A change in the focus of allegiance marks the transition from one form of government to another. For example, as the Roman Republic declined the focus of allegiance shifted from the republic, (as established by the conjoint authority of "the Senate and the People of Rome", Senatus Populus Que Romanum, or SPQR) to the name and family of an individual, Caesar. The shift did not take place all at once, but gradually as the result of political competition that escalated into civil unrest and eventually civil war. The different parties to the conflicts organized themselves around leaders- Sulla, Pompey, Julius Caesar, Brutus, Marc Antony, Octavian who became Augustus Caesar), whose forces pledged loyalty to the individuals they followed in battle. The forces that prevailed in battle at any given moment dictated the terms of civic life. Though they continued formally to speak and act in the name of the Senate and the People of Rome, not the authority of the Republic, but the superiority of their armed forces determined the law.
Under the Republic, force alone did not establish Roman rule because no effective force could be brought to bear until and unless the Senate (those well-endowed but few in number) and the People (greater in numbers but otherwise inadequately endowed) worked together. Therefore, the law, in both its content and its administration, had to satisfy both, at least to the extent necessary to keep them in harness. Each of the component elements of effective power had to get its due, or at the very least believe that this was so. In this sense, justice (giving to each what is due) emerges as the prerequisite of co-operation, and therefore the basis for the law which structures and disciplines that co-operation.

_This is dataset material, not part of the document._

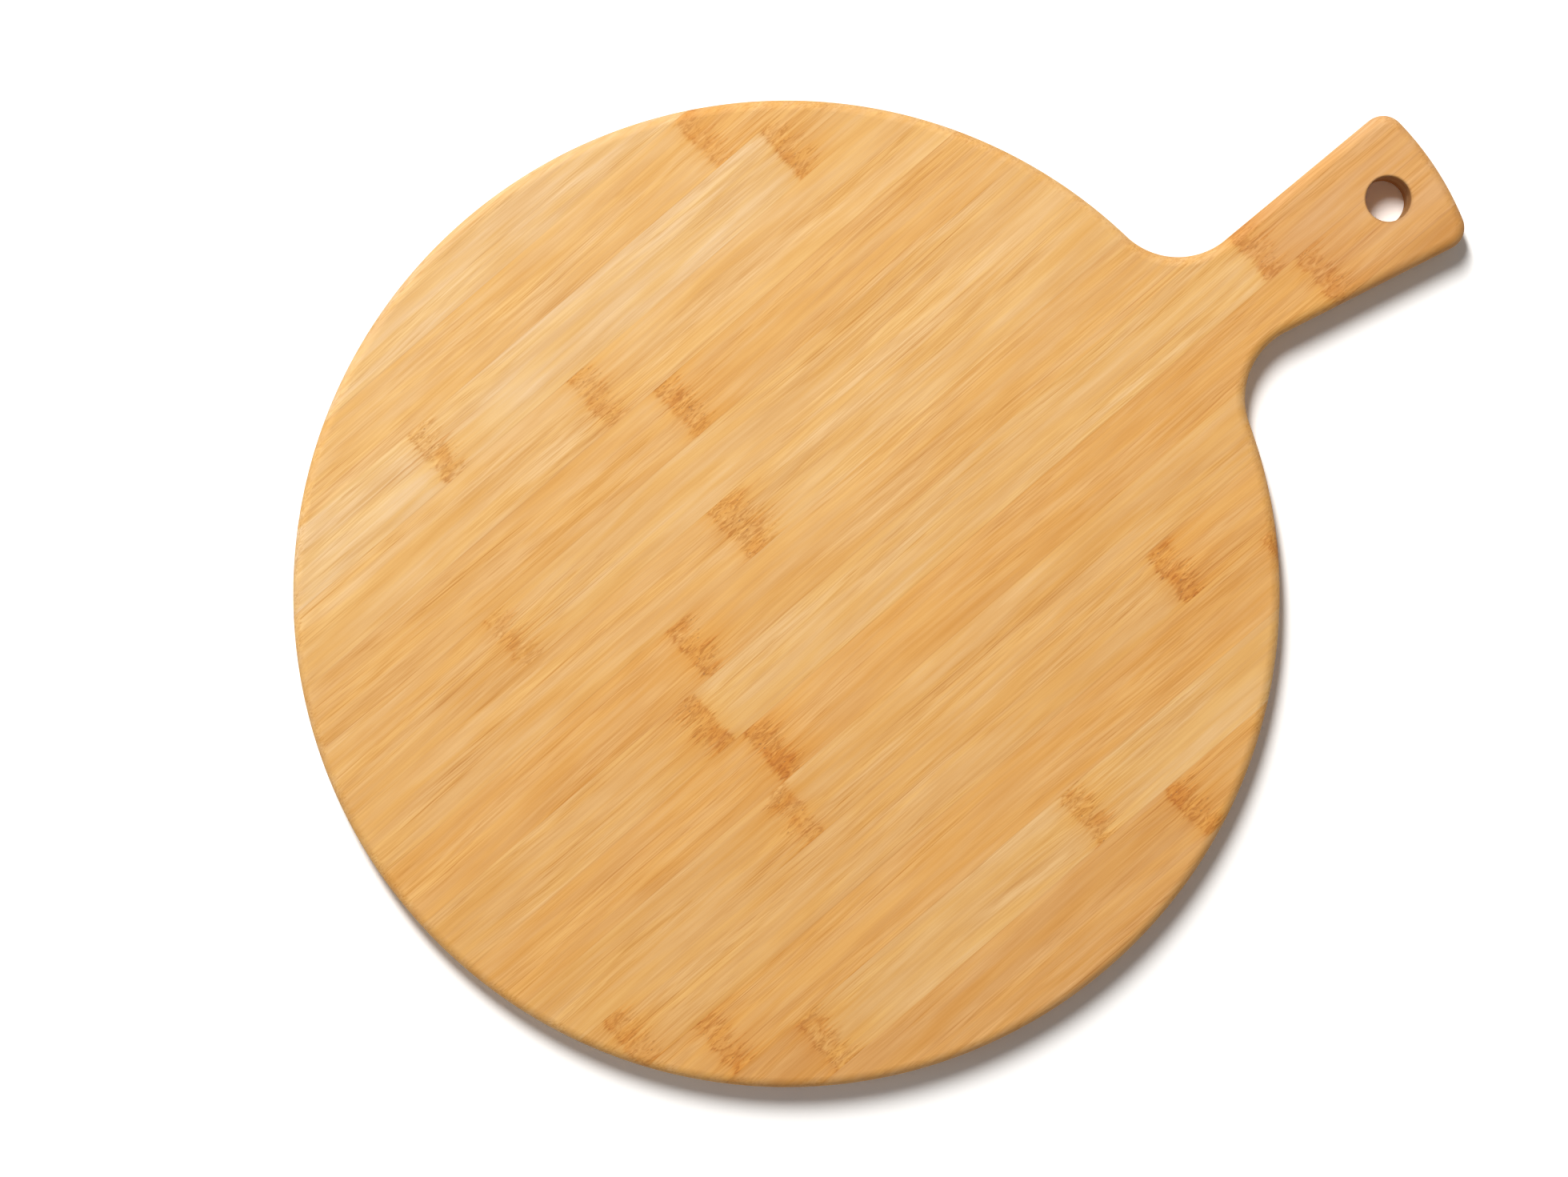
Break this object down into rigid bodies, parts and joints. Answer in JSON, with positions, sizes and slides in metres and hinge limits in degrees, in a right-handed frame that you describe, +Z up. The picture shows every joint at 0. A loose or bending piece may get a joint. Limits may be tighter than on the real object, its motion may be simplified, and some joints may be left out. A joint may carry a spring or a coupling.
{
  "type": "round pizza serving board with handle",
  "caption": "Round bamboo serving board with a short flared handle, a hanging hole and softly rounded edges, laminated from edge-glued strips in crossed plies",
  "frame": {"origin": "centre of the round part, on the board's underside", "axes": "+X runs from the round part's centre along the handle to its tip, +Y across the board, +Z up through the thickness"},
  "size_m": [0.3925, 0.305, 0.015],
  "materials": {
    "top_bamboo": "satin, oiled",
    "core_bamboo": "satin, sanded edge",
    "bottom_bamboo": "satin, oiled"
  },
  "bodies": {
    "root": {"top_strip_01": "top_bamboo", "top_strip_02": "top_bamboo", "top_strip_03": "top_bamboo", "top_strip_04": "top_bamboo", "top_strip_05": "top_bamboo", "top_strip_06": "top_bamboo", "top_strip_07": "top_bamboo", "top_strip_08": "top_bamboo", "top_strip_09": "top_bamboo", "top_strip_10": "top_bamboo", "top_strip_11": "top_bamboo", "top_strip_12": "top_bamboo", "top_strip_13": "top_bamboo", "top_strip_14": "top_bamboo", "top_strip_15": "top_bamboo", "top_strip_16": "top_bamboo", "top_handle_edge": "top_bamboo", "core_strip_01": "core_bamboo", "core_strip_02": "core_bamboo", "core_strip_03": "core_bamboo", "core_strip_04": "core_bamboo", "core_strip_05": "core_bamboo", "core_strip_06": "core_bamboo", "core_strip_07": "core_bamboo", "core_strip_08": "core_bamboo", "core_strip_09": "core_bamboo", "core_strip_10": "core_bamboo", "core_strip_11": "core_bamboo", "core_strip_12": "core_bamboo", "core_strip_13": "core_bamboo", "core_strip_14": "core_bamboo", "core_strip_15": "core_bamboo", "core_strip_16": "core_bamboo", "core_strip_17": "core_bamboo", "core_strip_18": "core_bamboo", "core_strip_19": "core_bamboo", "core_strip_20": "core_bamboo", "bottom_strip_01": "bottom_bamboo", "bottom_strip_02": "bottom_bamboo", "bottom_strip_03": "bottom_bamboo", "bottom_strip_04": "bottom_bamboo", "bottom_strip_05": "bottom_bamboo", "bottom_strip_06": "bottom_bamboo", "bottom_strip_07": "bottom_bamboo", "bottom_strip_08": "bottom_bamboo", "bottom_strip_09": "bottom_bamboo", "bottom_strip_10": "bottom_bamboo", "bottom_strip_11": "bottom_bamboo", "bottom_strip_12": "bottom_bamboo", "bottom_strip_13": "bottom_bamboo", "bottom_strip_14": "bottom_bamboo", "bottom_strip_15": "bottom_bamboo", "bottom_strip_16": "bottom_bamboo"}
  },
  "joints": []
}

But as the Roman rule expanded, success increased the size and complexity of the Roman population. No longer of one condition, the people as a whole ceased to be energetic enough to assert a common view of what was owed to them. The multitude of forces gathered round leaders like Julius Caesar (their armies) replaced the Roman multitude in the balance of justice, so that whoever owned their loyalty could supply the defect of power once supplied by the joint resolve of the Senate and the People. In order to rule, one no longer had to take account of this resolve, so long as he was sure of the resolve of those who owed their loyalty to him.
The American founders took lessons from the fate of the Roman Republic that led them to adopt an understanding of justice more truthful and comprehensive than that of ancient Rome. American justice starts from the premise that God took care of the most important distribution when he created us equal in nature and endowed with unalienable rights that reflect his will for our humanity. As I have argued elsewhere, Obama represents elite forces in America that have abandoned this understanding, turning their back on the principles of the American Declaration of Independence. Indeed, the trend toward this abandonment can be seen as far back as the New Deal, which represented a concept of political life that reflected a purely distributive idea of justice more like that of ancient Rome.
Now the velvet propaganda media of this would be dictator's celebrity claque invites us to take the next step toward the re-establishment of archaic political imperialism, to return to the Dark Ages of personal fealty and political fiefdoms. As if we are clueless enough to forget that these go hand in hand with serfdom, indentured service and slavery. In this context, Obama's stated goal of establishing a domestic security force as large as the military; and his push for compulsory national service take on a properly ominous hue. (In itself, the idea of universal service is not, in my view, objectionable. The idea of such service in the context of personal pledges to Obama raises the specter of the Nazi Party's Hitler-Jugend (Hitler Youth), the Soviet Union's Komsomol (Communist Youth League), and other such factors of totalitarian dictatorship.)
Perhaps because he is not a descendant of the enslaved, Obama doesn't mind the thought of returning to the ideas and approaches that comfortably accommodated serfdom and slavery. Perhaps because of his socialist views and Communist associates, he feels no discomfort at the prospect of American versions of their collectivizing machinery. I cannot but hope that there are many like myself who remember the oaths that bind us to the Constitution, and the pledge we once took in our classrooms every day, of allegiance to the American flag, and the Republic for which it stands. I fear the days are coming when we shall have to do more than chatter in order to prove true to that allegiance. But with God's help, and Christ's courage, we shall endure all things.
3 comments:
Thank you for starting this blog, Dr. Keyes. We need your surgical accuracy dissecting the actions of and reactions to "the current occupant of the White House." The "product" being offered for consumption by Americans is packaged quite well. Without constant scutiny and comparison to the Declaration Principles which I believe represent the heart of Creator God, the populace could continue to be fleeced. I pray for your continued courage and the courage of all who value Truth.
Thank you for a voice of reason and clarity amidst delusions, Dr. Keyes. We must be very careful to guard such liberty as we possess as citizens of a constitutional republic lest we be forced to repeat some history best left in the past. Why is it so hard to learn from our mistakes?
Talk, talk, talk.
Meanwhile, an unlawful impostor has usurped the throne, impelled by backers in the house of Is|am.